Last Month, The Smithsonian announced the launch of Smithsonian Open Access, an initiative that removes Smithsonian copyright restrictions from about 2.8 million of its digital collection images and nearly two centuries of data. This means that people everywhere can now download, transform and share this open access content for any purpose, for free, without further permission from the Smithsonian.
Among museums and cultural institutions, this is the largest and most interdisciplinary open access program to date. “Open access is a milestone for the Smithsonian in our efforts to reach, educate and inspire audiences,” said Smithsonian Secretary Lonnie G. Bunch III. “Through this initiative, we are empowering people across the globe to re-imagine and repurpose our collections in creative new ways.”
Gift of Ira Blount
Anacostia Community Museum / Smithsonian Free Collection
In this paper silhouette cutting, a woman sits in a ladder-back chair, hand-sewing a nine-patch quilt that covers her lap like a full skirt. While the form obscures the quilter’s identity, the image may pay homage to artist Ira Blount’s mother, a seamstress who taught her sons to sew and made quilts to keep their family warm. The piece invites viewers to consider how the domestic arts have changed over time. In our current moment, when advances in technology and mass-production have eliminated the need for many traditional home crafts, these media are transformed into pleasurable hobbies. After moving to Washington, DC following World War II, Ira Blount mastered dozens of artisanal crafts. His love for crafting, learning, and community engagement would endure over the course of his long life and career.
Gift of Arthur S. Vernay
Cooper Hewitt / Smithsonian Design Museum
This seated full-length figure (facing right), is of a woman in a rocking chair, knitting. Research is still in progress at The Smithsonian.
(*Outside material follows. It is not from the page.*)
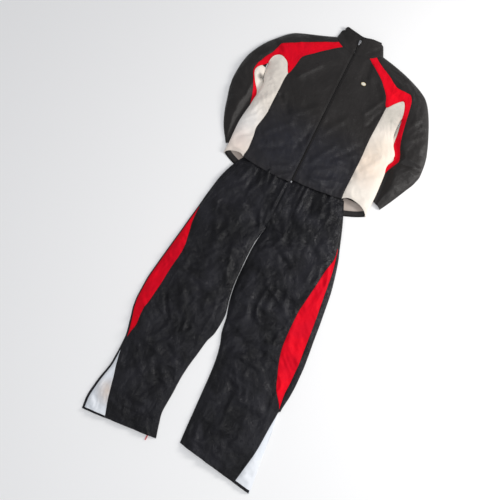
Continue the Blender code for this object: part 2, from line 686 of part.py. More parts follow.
def trousers(black, red, white):
    for side in ("left", "right"):
        rows = PLAN.leg[side]
        grid = rimmed(ruled(rows["inner"], rows["panel"], evenly(11)), True)
        panel(f"trouser_front_{side}", grid, trouser_top, trouser_base, black)
        if side == "right":
            panel("fly_flap", grid[1:7, 1:4], trouser_top, trouser_base, black, THIN_CLOTH,
                  raised=THIN_CLOTH + SEAM_GAP)
        first, last = (row * BENDS_PER_ROW for row in CRESCENT_ROWS[side])
        cut = slice(first + 1, last)
        grid = ruled(rows["panel"][cut], rows["strip"][cut], evenly(3))
        panel(f"crescent_{side}", grid, trouser_top, trouser_base, red)
        first, last = (row * BENDS_PER_ROW for row in GUSSET_ROWS[side])
        cut = slice(first + 1, last + 1)
        to_fold = side == "right"
        grid = ruled(rows["panel"][cut], rows["strip"][cut], evenly(3))
        panel(f"gusset_{side}", rimmed(grid) if to_fold else grid, trouser_top, trouser_base, white,
              edges=(0.5, FOLD_EDGE if to_fold else 0.5, 0.5, 0.5))
        band = np.stack([grid[-2] * 0.35 + grid[-1] * 0.65, grid[-1]])
        panel(f"gusset_hem_{side}", band, trouser_top, trouser_base, black, THIN_CLOTH,
              edges=(0.5, 5.0, 0, 0.5), raised=THIN_CLOTH + SEAM_GAP)
        end = STRIP_ROWS[side] * BENDS_PER_ROW + 1
        grid = rimmed(ruled(rows["strip"], rows["outer"], evenly(1)))[:end]
        panel(f"side_strip_{side}", grid, trouser_top, trouser_base, black, edges=(0.5, FOLD_EDGE, 0.5, 0.5))
        grid = inset(ruled(rows["outer"], rows["inner"], evenly(4)), (TROUSER_INSET, SEAM_GAP / 2, 0, 0))
        below = CROTCH_ROWS[side] * BENDS_PER_ROW
        lower = inset(grid[below:], (0, TROUSER_INSET, 0, 0))
        sheet(f"trouser_back_{side}", np.concatenate([grid[:below], lower])[::2], trouser_base, black,
              edges=(0, 0, 0.5, 0.5))


def waistband(black):
    """The elastic waist inside the jacket: a flat tube above the fronts and backs."""
    left, right = (np.array([PLAN.leg[side]["outer"][0], WAIST_ENDS[side]]) for side in PLAN.leg)
    seam = np.linspace(left[0] + (7, 0), right[0] - (4, 0), 15)
    seam[:, 1] = np.interp(seam[:, 0], (-226, -26, 190), (205, 205, 212)) + 2 * SEAM_GAP
    seam[[0, -1], 1] += WAIST_CORNER
    top = np.linspace(left[1], right[1], 15)
    grid = rimmed(rimmed(np.linspace(seam, top, 3)), True)
    panel("waistband_front", grid, trouser_top, trouser_base, black, edges=(FOLD_EDGE, FOLD_EDGE, 0.5, 0.5))
    grid = inset(np.linspace(seam, top, 3)[:, ::2], (TROUSER_INSET + 1, TROUSER_INSET + 1, 0, 0))
    grid[0, :, 1] = np.maximum(grid[0, :, 1], seam[1, 1] + 2 * SEAM_GAP)
    sheet("waistband_back", grid, trouser_base, black, edges=(0, 0, 0.5, 0.5))


def small_pieces(cream, red):
    """The plain oval patch on the chest and the cord pull at the left ankle."""
    x, y = BADGE_PLACE
    level = level_at(jacket_top, x, y)
    shape = bmesh.new()
    bmesh.ops.create_cone(shape, cap_ends=True, segments=20, radius1=0.5, radius2=0.46, depth=1.0)
    bmesh.ops.scale(shape, vec=np.array(BADGE_SIZE) * MM, verts=shape.verts)
    place = np.array([x, y, level + BADGE_SIZE[2] / 2 + 2 * SEAM_GAP]) * MM
    bmesh.ops.translate(shape, vec=place, verts=shape.verts)
    mesh = bpy.data.meshes.new("chest_badge")
    shape.to_mesh(mesh)
    shape.free()
    mesh.materials.append(cream)
    bpy.context.scene.collection.objects.link(bpy.data.objects.new("chest_badge", mesh))
    boxed("ankle_pull", PULL_CORD_PLACE, PULL_CORD_SIZE, red, 0.8)


def main():
    clear_scene()
    black = material_of("black_nylon", BLACK_NYLON)
    crinkle = material_of("black_crinkle_nylon", BLACK_CRINKLE)
    red = material_of("red_nylon", RED_NYLON)
    ivory = material_of("ivory_nylon", IVORY_NYLON)
    white = material_of("white_nylon", WHITE_NYLON)
    beige = material_of("beige_lining", BEIGE_LINING)
    metal = material_of("silver_metal", SILVER_METAL)
    jacket_fronts(black)
    side_panels(ivory)
    sleeve_pieces(black, red, ivory)
    jacket_backs(black)
    hem_insides(black, beige)
    collar_pieces(black)
    zip_chain(black)
    zip_metal(metal)
    trousers(crinkle, red, white)
    waistband(crinkle)
    small_pieces(ivory, red)


main()
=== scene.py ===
"""A men's tracksuit laid flat: its cloth, seams, zip and trim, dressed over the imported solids.

Plan sizes are in millimetres in the frame of the set: +X to the viewer's right, +Y up the zip
towards the collar, +Z up from the surface that the set lies on. Meshes are made in metres.
"""

from dataclasses import dataclass, field
from enum import Enum
import logging
import math
from typing import Callable, NamedTuple, Sequence

import bpy
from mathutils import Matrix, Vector
import numpy as np

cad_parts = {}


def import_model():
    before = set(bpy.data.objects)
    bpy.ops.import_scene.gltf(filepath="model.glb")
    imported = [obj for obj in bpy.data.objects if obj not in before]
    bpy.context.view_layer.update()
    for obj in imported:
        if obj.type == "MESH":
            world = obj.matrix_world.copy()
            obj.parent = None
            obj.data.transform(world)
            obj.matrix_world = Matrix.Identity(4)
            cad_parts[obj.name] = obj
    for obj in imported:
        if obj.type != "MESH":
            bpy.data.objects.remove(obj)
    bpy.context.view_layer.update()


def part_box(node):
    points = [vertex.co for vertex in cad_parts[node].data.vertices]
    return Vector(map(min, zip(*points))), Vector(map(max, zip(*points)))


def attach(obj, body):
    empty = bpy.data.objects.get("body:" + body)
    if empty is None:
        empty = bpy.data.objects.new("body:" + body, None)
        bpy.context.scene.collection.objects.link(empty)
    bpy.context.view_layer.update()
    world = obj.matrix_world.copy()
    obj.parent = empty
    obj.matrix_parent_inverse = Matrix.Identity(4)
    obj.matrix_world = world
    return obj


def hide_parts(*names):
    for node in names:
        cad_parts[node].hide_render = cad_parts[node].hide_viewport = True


LOG = logging.getLogger("tracksuit")
MM = 0.001
STEPS = 11
ROOT = "suit"

Grid = np.ndarray
Layer = Callable[[Grid, Grid], Grid]

JACKET_HEIGHT = 25.0
JACKET_SWELL = 75.0
SLEEVE_HEIGHT = 22.0
TUCKED_HEIGHT = 6.0
TUCK_LIFT = 7.2
TROUSER_SWELL = 95.0
WAIST_LIFT = 5.3
LINING_LIFT = 2.2
HEM_DROP = 54.0
BACK_CLOTH = 1.2
SEAM_GAP = 0.34
BACK_INSET = 3.6
TROUSER_INSET = 4.8
WAIST_CORNER = 1.8
ZIP_X = -20.0
ZIP_HALF = 3.0
NECK_Y = 772.0
FRONT_HEM_Y = 186.0
SIDE_ARCH = {"left": 13.0, "right": 20.0}
HEM_ENDS = (-294.4, 278.4)
HEM_END_Y = 189.0
FACING_RISE = (3.0, 22.0)
LINING_TOP_Y = 226.0
CHAIN_ENDS = (194.0, 846.0)
COLLAR_BACK_RISE = 7.2

Point = tuple[float, float]


class Torso(NamedTuple):
    """A row of the jacket's body: its side folds and the seams of its side panels."""

    side_l: Point
    seam_l: Point
    seam_r: Point
    side_r: Point


TORSO = [
    Torso((-304, 188), (-228, 201), (178, 213), (288, 190)),
    Torso((-303, 228), (-224, 240), (176, 245), (288, 232)),
    Torso((-306, 285), (-226, 285), (177, 285), (289, 285)),
    Torso((-307, 325), (-232, 325), (178, 325), (288, 325)),
    Torso((-303, 371), (-225, 371), (179, 371), (286, 371)),
    Torso((-298, 408), (-221, 408), (179, 405), (281, 402)),
    Torso((-296, 440), (-221, 440), (178, 438), (286, 432)),
    Torso((-292, 470), (-221, 475), (178, 480), (291, 458)),
    Torso((-292, 510), (-221, 515), (180, 525), (268, 502)),
    Torso((-304, 549), (-222, 550), (182, 570), (255, 545)),
    Torso((-311, 600), (-219, 586), (184, 622), (257, 605)),
]


class Sleeve(NamedTuple):
    """A row of a sleeve: inner edge, end of the white strip, end of the red, outer fold."""

    inner: Point
    white_end: Point
    red_end: Point
    outer: Point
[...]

Gift of William Greenbaum (c 1783)
National Portrait Gallery, Smithsonian Institution
Safe and Convenient Machine for Drawing Silhouettes:
Rough Translation: Here is the character that I bring to the Silhouette of a small young person. I find the goodness without much shrewdness. Clarity in ideas and the talent to conceive them with ease. A very industrious mind, but which is not dominated by an imagination. Very lively, and not attached to a scrupulous exactitude. We do not find in the copy, the character of gaiety announced by the original. But, the nose is the winner in the silhouette - it expresses more finesse. Artist: Rudolph Schellenburg, 1740 - 1806
“Open access exemplifies the Smithsonian’s core mission: the ‘increase and diffusion’ of knowledge our institution has fostered for nearly 175 years,” said John Davis, interim director of the Cooper Hewitt, Smithsonian Design Museum, who led the initiative from its inception. “With Smithsonian Open Access, we’re inviting people everywhere to make that knowledge their own––to share and build on our digital collections for everything from creative works, to education and scholarly research, to bold innovations we have yet to imagine.”
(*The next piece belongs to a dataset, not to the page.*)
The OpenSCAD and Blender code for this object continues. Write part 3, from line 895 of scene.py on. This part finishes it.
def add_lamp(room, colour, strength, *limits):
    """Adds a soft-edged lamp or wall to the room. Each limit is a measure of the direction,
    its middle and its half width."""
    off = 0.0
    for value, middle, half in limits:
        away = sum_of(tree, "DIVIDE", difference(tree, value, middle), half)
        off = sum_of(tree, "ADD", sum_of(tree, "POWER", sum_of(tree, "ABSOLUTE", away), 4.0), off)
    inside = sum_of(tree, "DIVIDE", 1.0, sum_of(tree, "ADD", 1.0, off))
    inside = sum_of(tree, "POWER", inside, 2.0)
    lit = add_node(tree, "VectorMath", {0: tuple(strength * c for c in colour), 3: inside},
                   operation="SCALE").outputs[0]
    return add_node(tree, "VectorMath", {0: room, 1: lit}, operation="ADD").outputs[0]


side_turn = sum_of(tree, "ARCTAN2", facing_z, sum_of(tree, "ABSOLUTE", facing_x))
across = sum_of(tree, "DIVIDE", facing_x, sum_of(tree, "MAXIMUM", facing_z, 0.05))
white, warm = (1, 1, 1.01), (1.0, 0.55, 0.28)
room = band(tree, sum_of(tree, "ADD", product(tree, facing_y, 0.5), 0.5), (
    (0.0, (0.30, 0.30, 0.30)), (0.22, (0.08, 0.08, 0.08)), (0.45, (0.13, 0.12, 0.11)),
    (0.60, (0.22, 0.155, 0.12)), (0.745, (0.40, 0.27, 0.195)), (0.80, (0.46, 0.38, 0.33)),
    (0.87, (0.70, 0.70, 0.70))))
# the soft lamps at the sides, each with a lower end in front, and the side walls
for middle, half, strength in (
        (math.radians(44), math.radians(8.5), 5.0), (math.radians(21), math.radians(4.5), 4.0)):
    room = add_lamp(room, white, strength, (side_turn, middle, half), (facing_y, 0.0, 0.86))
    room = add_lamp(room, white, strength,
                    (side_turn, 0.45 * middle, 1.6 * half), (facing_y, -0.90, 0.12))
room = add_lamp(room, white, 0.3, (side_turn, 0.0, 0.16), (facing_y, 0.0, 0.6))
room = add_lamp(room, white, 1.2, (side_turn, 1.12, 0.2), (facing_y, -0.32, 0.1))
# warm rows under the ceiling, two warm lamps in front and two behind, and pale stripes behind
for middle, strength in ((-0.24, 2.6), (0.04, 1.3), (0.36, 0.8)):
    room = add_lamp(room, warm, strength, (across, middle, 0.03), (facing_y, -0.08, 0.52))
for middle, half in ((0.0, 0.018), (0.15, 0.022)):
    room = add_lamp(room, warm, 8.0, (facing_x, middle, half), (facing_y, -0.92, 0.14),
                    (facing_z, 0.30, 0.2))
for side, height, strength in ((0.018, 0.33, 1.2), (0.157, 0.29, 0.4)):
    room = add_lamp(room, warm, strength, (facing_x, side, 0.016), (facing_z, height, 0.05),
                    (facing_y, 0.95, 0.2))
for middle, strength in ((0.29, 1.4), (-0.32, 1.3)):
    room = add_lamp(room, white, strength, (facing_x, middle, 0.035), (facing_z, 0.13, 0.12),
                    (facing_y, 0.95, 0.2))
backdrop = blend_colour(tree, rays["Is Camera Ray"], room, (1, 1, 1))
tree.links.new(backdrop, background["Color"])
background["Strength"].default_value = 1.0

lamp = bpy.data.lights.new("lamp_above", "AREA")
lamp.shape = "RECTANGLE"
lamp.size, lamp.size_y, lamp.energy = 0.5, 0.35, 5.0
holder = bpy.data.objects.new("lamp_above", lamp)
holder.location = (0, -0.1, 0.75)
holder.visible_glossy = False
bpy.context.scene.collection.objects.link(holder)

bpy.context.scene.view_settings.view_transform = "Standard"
Take some time and scroll through the amazing collections. I typed in Silhouettes, Quilting, Fabric, Sewing - the various categories puts one in touch with museum specimens, artifacts and visual treasures.
There are over 2,000 images for "buttons" alone - in various mediums like, wood, brass, silver, ivory, with pearls, semi-precious stones, and more.
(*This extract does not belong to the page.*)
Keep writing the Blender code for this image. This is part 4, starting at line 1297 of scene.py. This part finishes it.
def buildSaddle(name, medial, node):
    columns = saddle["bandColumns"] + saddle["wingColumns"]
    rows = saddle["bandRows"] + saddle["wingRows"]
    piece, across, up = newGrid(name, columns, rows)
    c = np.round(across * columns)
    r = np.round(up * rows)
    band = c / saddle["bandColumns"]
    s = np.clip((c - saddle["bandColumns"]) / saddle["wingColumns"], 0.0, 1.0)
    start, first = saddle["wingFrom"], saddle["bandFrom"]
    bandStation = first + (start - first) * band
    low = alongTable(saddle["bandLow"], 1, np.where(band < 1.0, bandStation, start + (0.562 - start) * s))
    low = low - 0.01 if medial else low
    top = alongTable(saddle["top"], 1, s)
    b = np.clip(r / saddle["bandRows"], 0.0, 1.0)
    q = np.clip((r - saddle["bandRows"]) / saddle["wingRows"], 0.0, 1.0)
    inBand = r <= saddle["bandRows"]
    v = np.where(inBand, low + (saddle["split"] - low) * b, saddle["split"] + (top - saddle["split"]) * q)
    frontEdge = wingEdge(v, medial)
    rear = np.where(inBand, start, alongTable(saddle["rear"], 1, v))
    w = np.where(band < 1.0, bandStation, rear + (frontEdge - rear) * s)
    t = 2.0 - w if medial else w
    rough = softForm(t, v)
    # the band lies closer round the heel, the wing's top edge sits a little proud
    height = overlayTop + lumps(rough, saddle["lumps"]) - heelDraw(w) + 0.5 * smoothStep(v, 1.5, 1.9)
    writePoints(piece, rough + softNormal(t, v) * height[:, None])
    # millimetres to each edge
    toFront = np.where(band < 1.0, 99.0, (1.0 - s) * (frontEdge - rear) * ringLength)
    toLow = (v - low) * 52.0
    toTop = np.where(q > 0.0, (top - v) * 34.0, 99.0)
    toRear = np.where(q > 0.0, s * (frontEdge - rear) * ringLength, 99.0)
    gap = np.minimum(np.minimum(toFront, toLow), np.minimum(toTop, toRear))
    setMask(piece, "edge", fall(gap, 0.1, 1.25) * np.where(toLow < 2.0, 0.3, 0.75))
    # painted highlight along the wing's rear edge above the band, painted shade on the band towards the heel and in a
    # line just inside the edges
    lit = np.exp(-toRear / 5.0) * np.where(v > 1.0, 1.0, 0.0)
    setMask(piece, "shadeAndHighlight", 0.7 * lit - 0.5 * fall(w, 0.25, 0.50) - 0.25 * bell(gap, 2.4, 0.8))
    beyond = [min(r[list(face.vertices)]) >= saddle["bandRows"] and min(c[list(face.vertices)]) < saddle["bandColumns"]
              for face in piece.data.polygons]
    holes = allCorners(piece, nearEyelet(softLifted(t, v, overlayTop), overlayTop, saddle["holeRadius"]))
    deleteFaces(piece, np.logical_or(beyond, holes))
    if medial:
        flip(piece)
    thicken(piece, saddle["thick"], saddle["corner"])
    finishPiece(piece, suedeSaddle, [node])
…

Bequest of Julia Hutchins Wolcott (ca. 1780)
Four buttons depicting a young woman catching a bird, from bird call to bird cage, all in carved ivory over a colored foil ground.
From the website: Welcome to Smithsonian Open Access, where you can download, share, and reuse millions of the Smithsonian’s images—right now, without asking. With new platforms and tools, you have easier access to more than 3 million 2D and 3D digital items from our collections—with many more to come. This includes images and data from across the Smithsonian’s 19 museums, nine research centers, libraries, archives, and the National Zoo.